The implications of this are significant — especially when dollars are at stake.
An intriguing use-case is brought up by Loaf — imagine a massive in-game economy with player and AI merchants. Each merchant trades with another constantly, effectively forming an in-game AMM. In this world, AI’s trade with each other as well as players, always self-optimising and autonomous.
Fairness is paramount here, and when guaranteed, creates a whole new standard for total interactivity for human players (since the markets are always open).
But that’s just the beginning. With verifiable AI, game designers can now create entirely new forms of gameplay mechanics:
Players can form alliances with AI agents that they’ve contributed to, either by architecture or input
Or, as we’ll demonstrate with our POC, players can compete together against a wildly intelligent AI NPC
And most tantalizing of all, AIs can now control and self-optimize important gameplay parameters, dynamically
Key to the paradigm of trustless intelligence, of course, is that this is absolutely unique to web3 games. This kind of verifiable intelligence has never before existed, and new ways of constructing games around fair AIs are sure to emerge.
So what does the chain add to the greater gaming tapestry? How does the chain ultimately change a games’ ability to be immersive and interactive?

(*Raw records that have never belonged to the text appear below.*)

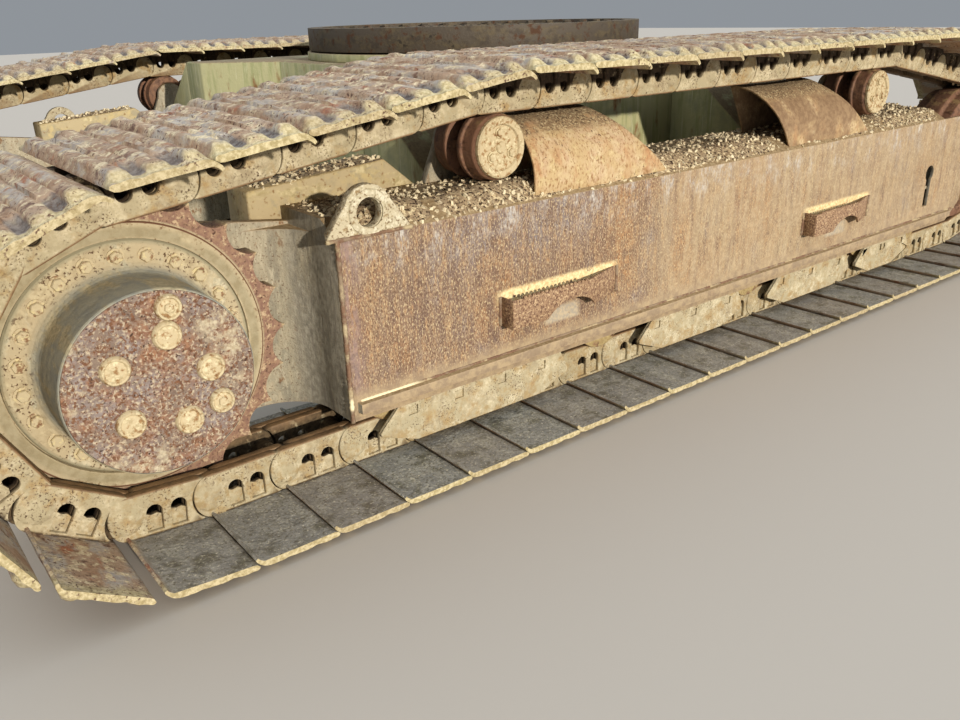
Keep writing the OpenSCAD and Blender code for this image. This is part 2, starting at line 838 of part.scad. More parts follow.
track("right");  // track_right
track("left");  // track_left
sprocket("right");  // sprocket_right
sprocket("left");  // sprocket_left
final_drive("right");  // final_drive_right
final_drive("left");  // final_drive_left
travel_motor("right");  // travel_motor_right
travel_motor("left");  // travel_motor_left
side_frame("right");  // side_frame_right
side_frame("left");  // side_frame_left
idler("right");  // idler_right
idler("left");  // idler_left
idler_yoke("right");  // idler_yoke_right
idler_yoke("left");  // idler_yoke_left
track_rollers("right");  // track_rollers_right
track_rollers("left");  // track_rollers_left
roller_guards("right");  // roller_guards_right
roller_guards("left");  // roller_guards_left
carrier_rollers("right");  // carrier_rollers_right
carrier_rollers("left");  // carrier_rollers_left
carrier_brackets("right");  // carrier_brackets_right
carrier_brackets("left");  // carrier_brackets_left
mud_covers("right");  // mud_covers_right
mud_covers("left");  // mud_covers_left
hose_cover("right");  // hose_cover_right
hose_cover("left");  // hose_cover_left
steps("right");  // steps_right
steps("left");  // steps_left
lifting_lugs("right");  // lifting_lugs_right
lifting_lugs("left");  // lifting_lugs_left
car_body();
legs("right");  // legs_right
legs("left");  // legs_left
ring_seat();
ring_inner_race();
ring_outer_race();
rotary_joint();
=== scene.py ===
import math

import bmesh
import bpy
from mathutils import Matrix, Vector, noise


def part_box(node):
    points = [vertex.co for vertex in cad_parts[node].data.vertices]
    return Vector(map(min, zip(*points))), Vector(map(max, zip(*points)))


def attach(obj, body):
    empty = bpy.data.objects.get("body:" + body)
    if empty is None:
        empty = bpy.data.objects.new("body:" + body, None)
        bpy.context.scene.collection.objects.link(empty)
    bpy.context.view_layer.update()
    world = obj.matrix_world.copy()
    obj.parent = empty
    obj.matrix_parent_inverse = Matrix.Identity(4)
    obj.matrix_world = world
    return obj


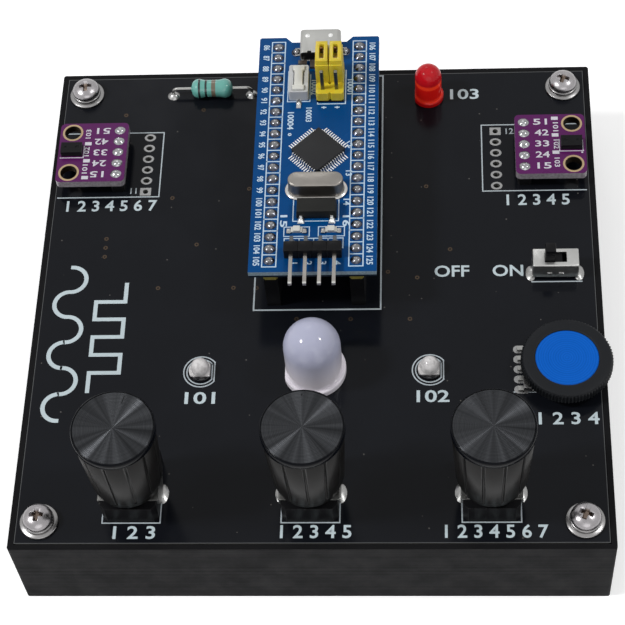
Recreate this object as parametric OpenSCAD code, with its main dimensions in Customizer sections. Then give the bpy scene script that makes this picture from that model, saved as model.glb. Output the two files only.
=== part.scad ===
// Optical theremin: a square circuit board as the lid of a shallow tray, with plug-in boards,
// three potentiometers with tall knobs, a thumb wheel, a slide switch and indicator lamps.
// Millimetres. Origin: centre of the case's underside. +X right, +Y to the rear, +Z up.

/* [Case] */
// Thickness of the thin rim around the lid board
rim_t = 0.95; // [0.8:0.05:2.4]
// Height of the case from the table to its rim
case_h = 19; // [18:0.5:40]
// Thickness of the side walls under the lid board
wall = 2.4; // [1.8:0.2:4]
// Thickness of the case floor
floor_t = 2; // [1.2:0.2:4]
// Radius of the case's upright corners
corner_r = 0.5; // [0.4:0.1:2]
// Diameter of the four corner posts
post_d = 8; // [7:0.5:10]
// Depth of the bore in a corner post
post_bore_depth = 12; // [9:0.5:14]

/* [Lid board] */
// Side of the square lid board
panel_w = 100; // [100:1:120]
// Thickness of the lid board
panel_t = 1.6; // [1:0.1:2.4]
// How far the lid board's face stands above the rim
panel_proud = 0.1; // [0:0.05:0.5]
// Gap between the lid board's edge and the rim
panel_gap = 0.15; // [0.05:0.05:0.5]
// Distance of the screws from the lid board's edges
screw_inset = 4; // [3.6:0.1:6]
// Diameter of a drilled hole for a lead or a pin
drill_d = 1; // [0.95:0.05:1.1]

/* [Screws] */
// Outer diameter of the screw's shank
screw_d = 2.9; // [2.4:0.1:3]
// Length of the screw under its head
screw_len = 10; // [8:0.5:12]
// Diameter of the pan head
head_d = 5.2; // [5:0.1:6]
// Height of the pan head
head_h = 2; // [1.6:0.1:2.6]
// Outer diameter of the flat washer
washer_d = 6.6; // [6:0.1:7.4]
// Thickness of the flat washer
washer_t = 0.5; // [0.3:0.1:1]
// Outer diameter of the spring washer
spring_d = 5.4; // [5:0.1:6]
// Thickness of the spring washer
spring_t = 0.8; // [0.6:0.1:1.2]
// Outer diameter of the threaded insert
insert_d = 4.4; // [4:0.1:5]
// Length of the threaded insert
insert_h = 5; // [4:0.5:8]

/* [Controller board] */
// Width of the controller board
ctrl_w = 22.5; // [22.5:0.5:26]
// Length of the controller board
ctrl_l = 53; // [53:0.5:60]
// Thickness of the controller board
ctrl_t = 1.6; // [1:0.1:2]
// Distance of the controller board's middle from the lid board's rear edge
ctrl_inset = 27.54; // [27:0.1:30]
// Contacts in each pin row
row_pins = 20; // [16:1:20]
// Distance between the two pin rows
row_gap = 15.24; // [15.24:0.1:17]
// Height of the header sockets
socket_h = 8.5; // [7:0.5:11]
// Side of a processor body
cpu_w = 7; // [6:0.5:7.5]
// Height of a processor body
cpu_h = 1.5; // [1:0.1:2]
// Length of the crystal can
can_l = 9.9; // [9:0.1:10.4]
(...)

The good news is, the same kind of brilliant-game-making-traits we first identified are showing up here in web3 as well. In fact, they’ve already taken on a distinctive web3 flavour of their own.
Ambitious game devs like the folks behind Realms are creating eternal games — ever-lasting games that rely on the chain to guarantee consistent global state. This kind of game world must be built on the exceedingly robust protections of a decentralized network.
Games like “Isaac,” on the other hand, rely on player coordination at a truly massive scale (players must mine and deploy resources together to save their endangered planet). The chain, in this case, provides a foundation of known fairness (since global state is protected), while codifying each player interaction as substantive, irreversible decisions.
To us, trustless AI is the next logical level-up, a new tool that the zk paradigm uniquely enables. And like the clever designs of great games past, verifiable intelligence will both increase an on-chain games’ ability to immerse its players, as well as its awareness of the players.